2 – Futilidade: a lei não será cumprida, quem tiver armas não irá se desafazer delas.
Quer dizer que é melhor nem tentar e ficar reclamando da vida? Em 2004 começou uma campanha voluntária para entrega de armas – em um ano, mais de 400 mil foram entregues à polícia e ao Exército. Quando ao incentivo se somar a força da lei, a tendência é que a cooperação aumente. Mesmo pessoas que não gostem do Estatuto preferirão obedecer a ficar ilegais, até pela pressão de mães, esposas, filhos etc.
3- Perversidade: proibir a venda de armas apenas aumentará o comércio clandestino e o suborno a policiais e militares.
Sim, existe essa possibilidade. Mas o tráfico de armas e a corrupção das autoridades já são tão gigantescos que é difícil acreditar que as perdas superem os ganhos advindos da probição de venda de armas. Luiz Garcia, em seu artigo desta sexta, coloca a questão essencial:
O resultado da consulta popular não vai reduzir os arsenais de AK-47s nos redutos do tráfico de drogas. Esse é outro problema, gravíssimo, e para o qual não se conhece solução duradoura (...) Mas o plebiscito servirá para tirar a arma de nossas casas e das casas de nossos vizinhos. Para impedir que uma briga conjugal termine em morte; para não deixar que nossos filhos descubram o brinquedo novo, com conseqüências que estão todos os dias no jornal; e para impedir que divergências sobre questões de trânsito e de condomínio acabem em sangue. Como toda hora acontece.
6 Comentarios:
Super-obrigada pelo texto, Maurício. Me deu mais subsídios para pensar, pois confesso que uma pergunta que está me martelando é sobre a clandestinidade se tornando mais ainda status-quo.
beijos!
Moro nos EUA, onde é facílimo comprar armas. Uma amiga minha tem um filho de 9 anos, e sempre que ele é convidado pela primeira vez para visitar algum amiguinho, ela pergunta à mãe se a família tem arma em casa. Se tiver, ela não deixa o garoto ir.
Não há dúvida de que ter armas aumenta a probabilidade de que ela será usada por um motivo fútil, ou disparada acidentalmente.
Mauricio,
Agora estou mesmo convencida que tenho de ler Hirschman
beijos
Mauricio,
Ainda esteva em dúvida, mas já inclinada pelo SIM. Com a leitura do teu texto, acabei por me decidir. Meu marido é policial, temos arma em casa, já tivemos que socorrer, sem conseguir salvar, o filho de um colega dele que usou a arma do pai para se suicidar. Sei que se a pessoa busca esta "saída", acaba encontrando um meio de realizar o intento, mas se não houvesse a arma, tudo se tornaria mais difícil. Vou tomar a liberdade de publicar teu texto no meu blog, como já fiz com o do Mangabeira...sou coladora compulsiva, professor, pode me pôr de castigo(risos)...Abraço!
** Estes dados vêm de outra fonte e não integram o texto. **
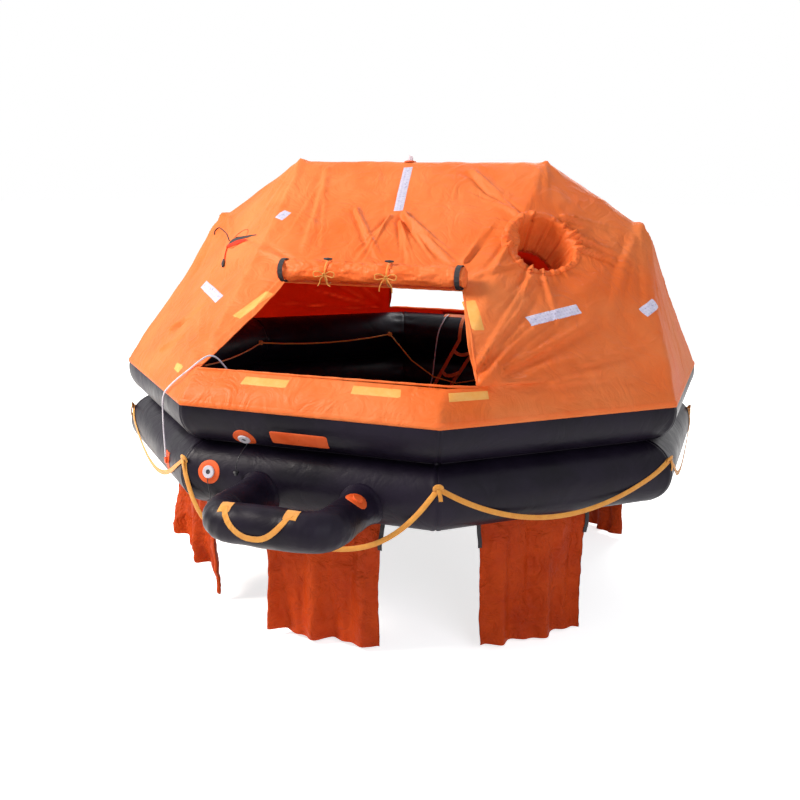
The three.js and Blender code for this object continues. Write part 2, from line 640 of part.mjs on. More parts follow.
// Rain collector: a funnel under the triangular opening with a drinking-water spout
const funnel = turned([
  [COLLECTOR_MOUTH_RADIUS, 60], [COLLECTOR_MOUTH_RADIUS, -12], [SPOUT_RADIUS, -COLLECTOR_DEPTH],
  [SPOUT_RADIUS, -COLLECTOR_DEPTH - SPOUT_LENGTH],
  [SPOUT_RADIUS - COLLECTOR_WALL, -COLLECTOR_DEPTH - SPOUT_LENGTH],
  [SPOUT_RADIUS - COLLECTOR_WALL, -COLLECTOR_DEPTH + 2], [COLLECTOR_MOUTH_RADIUS - COLLECTOR_WALL, -10],
  [COLLECTOR_MOUTH_RADIUS - COLLECTOR_WALL, 60], [COLLECTOR_MOUTH_RADIUS, 60],
], collectorFrame);
add('rain_collector', funnel.intersect(coverLining), BAG_CLOTH);

// Locator light
const ridgeZ = new THREE.Vector3().setFromMatrixPosition(onCanopy(LIGHT_X, 0)).z;
const lightBase = place(LIGHT_X, 0, ridgeZ + GAP);
add('light_base', turned([
  [0, 0], [LIGHT_BASE_RADIUS, 0], [LIGHT_BASE_RADIUS, LIGHT_BASE_HEIGHT / 2],
  [LIGHT_DOME_RADIUS + 4, LIGHT_BASE_HEIGHT], [0, LIGHT_BASE_HEIGHT],
], lightBase), ORANGE_PATCH);
const dome = [[0, 0], [LIGHT_DOME_RADIUS, 0]];
for (let i = 1; i <= 5; i++) {
  const angle = (Math.PI / 2) * (i / 5);
  const height = LIGHT_DOME_HEIGHT - LIGHT_DOME_RADIUS + LIGHT_DOME_RADIUS * Math.sin(angle);
  dome.push([i === 5 ? 0 : LIGHT_DOME_RADIUS * Math.cos(angle), height]);
}
add('light_dome', turned(dome, place(LIGHT_X, 0, ridgeZ + 2 * GAP + LIGHT_BASE_HEIGHT)), WHITE_PLASTIC);

// Boarding ramp with its handle and its valve under a cap
const rampZ = LOWER_Z - RAMP_DROP;
const rampFront = TUBE_APOTHEM + RAMP_REACH;
const rampLine = rounded([
  [RAMP_HALF_WIDTH, -TUBE_APOTHEM], [RAMP_HALF_WIDTH, -rampFront],
  [-RAMP_HALF_WIDTH, -rampFront], [-RAMP_HALF_WIDTH, -TUBE_APOTHEM],
].map(([x, y]) => v3(x + RAMP_SHIFT, y, rampZ)), RAMP_CORNER, 5);
const rampOf = (radius) => sweep(rampLine, circle(radius, 20), v3(0, 0, 1), { mitred: true });
const rampClear = rampOf(RAMP_RADIUS + GAP);
add('boarding_ramp', rampOf(RAMP_RADIUS).subtract(lowerClear), BLACK_RUBBER);

const rampPatchFrame = aimed(
  v3(RAMP_SHIFT + RAMP_HALF_WIDTH, -rampFront + RAMP_PATCH_INSET, rampZ),
  v3(Math.cos(radians(RAMP_PATCH_LEAN)), 0, Math.sin(radians(RAMP_PATCH_LEAN))), v3(0, 1, 0),
);
const rampSkin = rampOf(RAMP_RADIUS + GAP + PATCH_THICKNESS).subtract(rampClear);
add('ramp_valve_patch', rampSkin.intersect(rod(RAMP_PATCH_RADIUS, 0, 2 * RAMP_RADIUS, rampPatchFrame, 32)),
  ORANGE_PATCH);
const capSeat = RAMP_RADIUS + PATCH_THICKNESS + 2 * GAP;
add('ramp_valve_cap', turned([
  [0, capSeat], [CAP_RADIUS, capSeat], [CAP_RADIUS, capSeat + CAP_HEIGHT - 2],
  [CAP_RADIUS - 2, capSeat + CAP_HEIGHT], [0, capSeat + CAP_HEIGHT],
], rampPatchFrame), BLACK_PLASTIC);

const handleReach = RAMP_RADIUS + GAP + WEBBING_THICKNESS / 2 + 1;
const handlePoints = [];
const handleUps = [];
for (let i = 0; i <= 16; i++) {
  const t = (2 * i) / 16 - 1;
  const along = Math.cbrt(t) * 0.12 + t * 0.88;
  const rise = handleReach * Math.sin(radians(65)) - HANDLE_DROP * (1 - t * t);
  const out = rise > 0 ? Math.sqrt(handleReach ** 2 - rise ** 2) : handleReach;
  handlePoints.push(v3(RAMP_SHIFT - 25 + HANDLE_HALF_SPAN * along, -rampFront - out, rampZ + rise));
  handleUps.push(rise > 0 ? v3(0, -out, rise).normalize() : v3(0, -1, 0));
}
const tab = (x) => rampSkin.intersect(plate(60, 60, 60,
  aimed(v3(x, -rampFront, rampZ), v3(0, -Math.cos(radians(68)), Math.sin(radians(68))), v3(1, 0, 0))
    .multiply(place(0, 0, RAMP_RADIUS))));
add('ramp_handle', union([
  sweep(handlePoints, strip(WEBBING_WIDTH, WEBBING_THICKNESS), handleUps).subtract(rampClear),
  tab(handlePoints[0].x), tab(handlePoints[16].x),
]), YELLOW_WEBBING);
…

Sabedoria pop que tocou inda agorinha na TV e lembrei de vocês:
"it's hard to be a man when there's a gun in your hands".
Beijão!
Caras,
o fato de que as mulheres são muito mais favoráveis ao desarmamento do que os homens (ao menos no meu círculo de amizades) me convence de duas coisas:
1- Vocês são a mais importante força civilizatória do planeta.
2- A construção da masculinidade no Brasil está ligada a alguns esteriótipos bastante perigosos, incluindo o uso de armas.
Também conheço vários casos de "arma em casa, perigo constante". Ainda não presenciei uma só situação em que elas tivessem funcionado para autodefesa.